◆ **Stated task**
Return all the data, word for word.

::: Supplied information

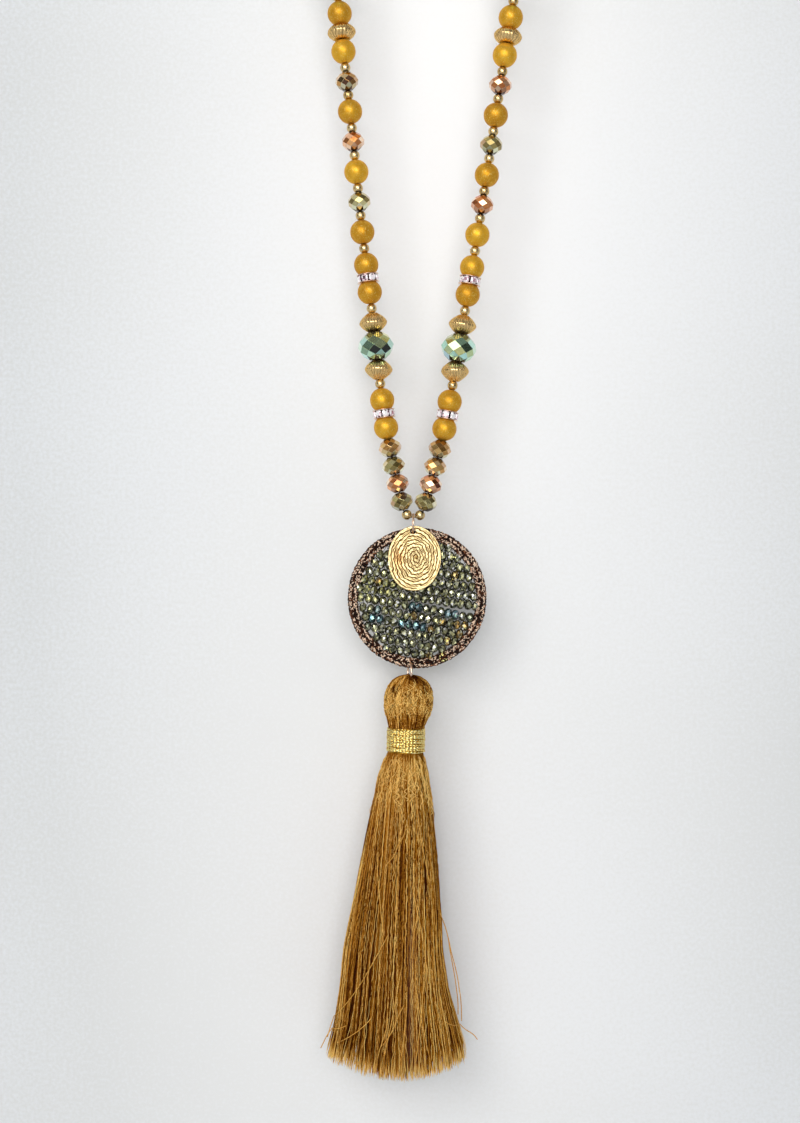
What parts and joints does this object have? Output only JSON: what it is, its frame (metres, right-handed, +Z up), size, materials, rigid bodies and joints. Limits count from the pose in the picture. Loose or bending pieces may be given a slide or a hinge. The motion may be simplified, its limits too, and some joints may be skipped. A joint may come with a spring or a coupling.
{
  "type": "tassel necklace",
  "caption": "Long bead necklace: painted round beads, faceted crystals and fluted metal beads on a slip-on loop, with a beaded hoop pendant, an oval charm and a silk tassel.",
  "frame": {"origin": "underside of the middle bead at the top of the loop, where a neck or a rail carries the necklace", "axes": "+Z up, +X to the viewer's right, +Y to the back; the loop hangs in the XZ plane"},
  "size_m": [0.1062, 0.0324, 0.5676],
  "materials": {
    "mustard_paint": "satin pearl paint with a faint grain",
    "antique_gold": "bright antique gold plate",
    "rose_metal": "polished rose gold plate",
    "olive_crystal": "faceted, half-mirror olive coat",
    "copper_crystal": "faceted, half-mirror copper coat",
    "bronze_crystal": "faceted, half-mirror bronze coat",
    "green_crystal": "faceted, half-mirror green and blue coat",
    "clear_stone": "cut and polished",
    "stringing_thread": "waxed twisted thread",
    "metallic_wrap": "brown and copper metallic thread, crocheted over the hoop",
    "dark_seed_beads": "small faceted beads, metallic green, gold and blue",
    "pale_gold": "hammered pale gold",
    "ochre_silk": "silky thread",
    "gold_lurex": "flat metallic gold thread"
  },
  "bodies": {
    "root": {"left_crystal_1": "olive_crystal", "left_crystal_2": "copper_crystal", "left_crystal_3": "olive_crystal", "left_crystal_4": "bronze_crystal", "left_crystal_5": "olive_crystal", "left_crystal_6": "copper_crystal", "left_crystal_7": "bronze_crystal", "left_green_crystal_1": "green_crystal", "left_green_crystal_2": "green_crystal", "left_bicone_1": "antique_gold", "left_bicone_2": "antique_gold", "left_saucer_1": "antique_gold", "left_rhinestone_rondelle_1": "rose_metal", "left_rhinestone_rondelle_2": "rose_metal", "right_crystal_1": "olive_crystal", "right_crystal_2": "copper_crystal", "right_crystal_3": "bronze_crystal", "right_crystal_4": "bronze_crystal", "right_crystal_5": "copper_crystal", "right_crystal_6": "olive_crystal", "right_crystal_7": "copper_crystal", "right_green_crystal_1": "green_crystal", "right_green_crystal_2": "green_crystal", "right_bicone_1": "antique_gold", "right_bicone_2": "antique_gold", "right_saucer_1": "antique_gold", "right_rhinestone_rondelle_1": "rose_metal", "right_rhinestone_rondelle_2": "rose_metal", "round_beads": "mustard_paint", "spacer_beads": "antique_gold", "back_crystals": "bronze_crystal", "thread": "stringing_thread"},
    "pendant": {"top_ring": "rose_metal", "hoop": "metallic_wrap", "bead_rows": "dark_seed_beads", "charm": "pale_gold"},
    "tassel": {"lower_ring": "rose_metal", "tassel": "ochre_silk", "binding": "gold_lurex"}
  },
  "joints": [
    {"name": "pendant_swing", "type": "hinge", "parent": "root", "child": "pendant", "pos_m": [0, 0, -0.37606], "axis": [1, 0, 0], "range_deg": [-75, 75]},
    {"name": "tassel_swing", "type": "hinge", "parent": "pendant", "child": "tassel", "pos_m": [0, 0, -0.42742], "axis": [0.9848, 0.1736, 0], "range_deg": [-60, 60]}
  ]
}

::::::

◆ **Output for this task**
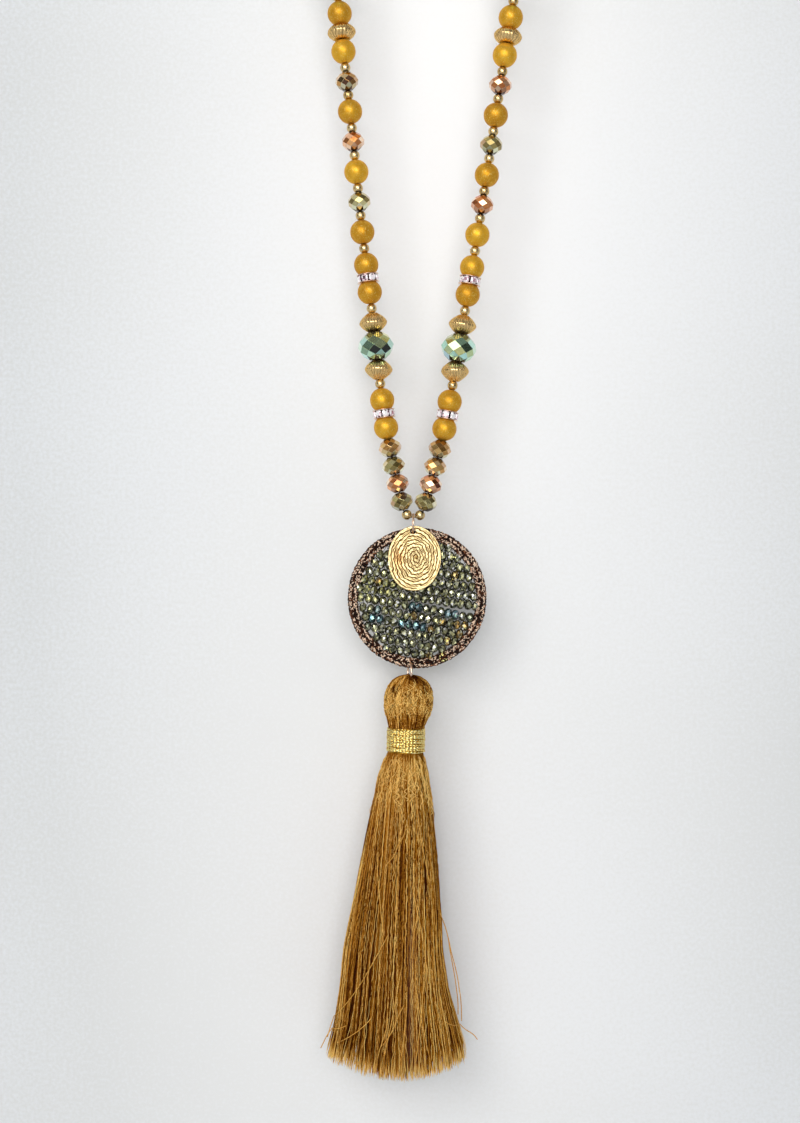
What parts and joints does this object have? Output only JSON: what it is, its frame (metres, right-handed, +Z up), size, materials, rigid bodies and joints. Limits count from the pose in the picture. Loose or bending pieces may be given a slide or a hinge. The motion may be simplified, its limits too, and some joints may be skipped. A joint may come with a spring or a coupling.
{
  "type": "tassel necklace",
  "caption": "Long bead necklace: painted round beads, faceted crystals and fluted metal beads on a slip-on loop, with a beaded hoop pendant, an oval charm and a silk tassel.",
  "frame": {"origin": "underside of the middle bead at the top of the loop, where a neck or a rail carries the necklace", "axes": "+Z up, +X to the viewer's right, +Y to the back; the loop hangs in the XZ plane"},
  "size_m": [0.1062, 0.0324, 0.5676],
  "materials": {
    "mustard_paint": "satin pearl paint with a faint grain",
    "antique_gold": "bright antique gold plate",
    "rose_metal": "polished rose gold plate",
    "olive_crystal": "faceted, half-mirror olive coat",
    "copper_crystal": "faceted, half-mirror copper coat",
    "bronze_crystal": "faceted, half-mirror bronze coat",
    "green_crystal": "faceted, half-mirror green and blue coat",
    "clear_stone": "cut and polished",
    "stringing_thread": "waxed twisted thread",
    "metallic_wrap": "brown and copper metallic thread, crocheted over the hoop",
    "dark_seed_beads": "small faceted beads, metallic green, gold and blue",
    "pale_gold": "hammered pale gold",
    "ochre_silk": "silky thread",
    "gold_lurex": "flat metallic gold thread"
  },
  "bodies": {
    "root": {"left_crystal_1": "olive_crystal", "left_crystal_2": "copper_crystal", "left_crystal_3": "olive_crystal", "left_crystal_4": "bronze_crystal", "left_crystal_5": "olive_crystal", "left_crystal_6": "copper_crystal", "left_crystal_7": "bronze_crystal", "left_green_crystal_1": "green_crystal", "left_green_crystal_2": "green_crystal", "left_bicone_1": "antique_gold", "left_bicone_2": "antique_gold", "left_saucer_1": "antique_gold", "left_rhinestone_rondelle_1": "rose_metal", "left_rhinestone_rondelle_2": "rose_metal", "right_crystal_1": "olive_crystal", "right_crystal_2": "copper_crystal", "right_crystal_3": "bronze_crystal", "right_crystal_4": "bronze_crystal", "right_crystal_5": "copper_crystal", "right_crystal_6": "olive_crystal", "right_crystal_7": "copper_crystal", "right_green_crystal_1": "green_crystal", "right_green_crystal_2": "green_crystal", "right_bicone_1": "antique_gold", "right_bicone_2": "antique_gold", "right_saucer_1": "antique_gold", "right_rhinestone_rondelle_1": "rose_metal", "right_rhinestone_rondelle_2": "rose_metal", "round_beads": "mustard_paint", "spacer_beads": "antique_gold", "back_crystals": "bronze_crystal", "thread": "stringing_thread"},
    "pendant": {"top_ring": "rose_metal", "hoop": "metallic_wrap", "bead_rows": "dark_seed_beads", "charm": "pale_gold"},
    "tassel": {"lower_ring": "rose_metal", "tassel": "ochre_silk", "binding": "gold_lurex"}
  },
  "joints": [
    {"name": "pendant_swing", "type": "hinge", "parent": "root", "child": "pendant", "pos_m": [0, 0, -0.37606], "axis": [1, 0, 0], "range_deg": [-75, 75]},
    {"name": "tassel_swing", "type": "hinge", "parent": "pendant", "child": "tassel", "pos_m": [0, 0, -0.42742], "axis": [0.9848, 0.1736, 0], "range_deg": [-60, 60]}
  ]
}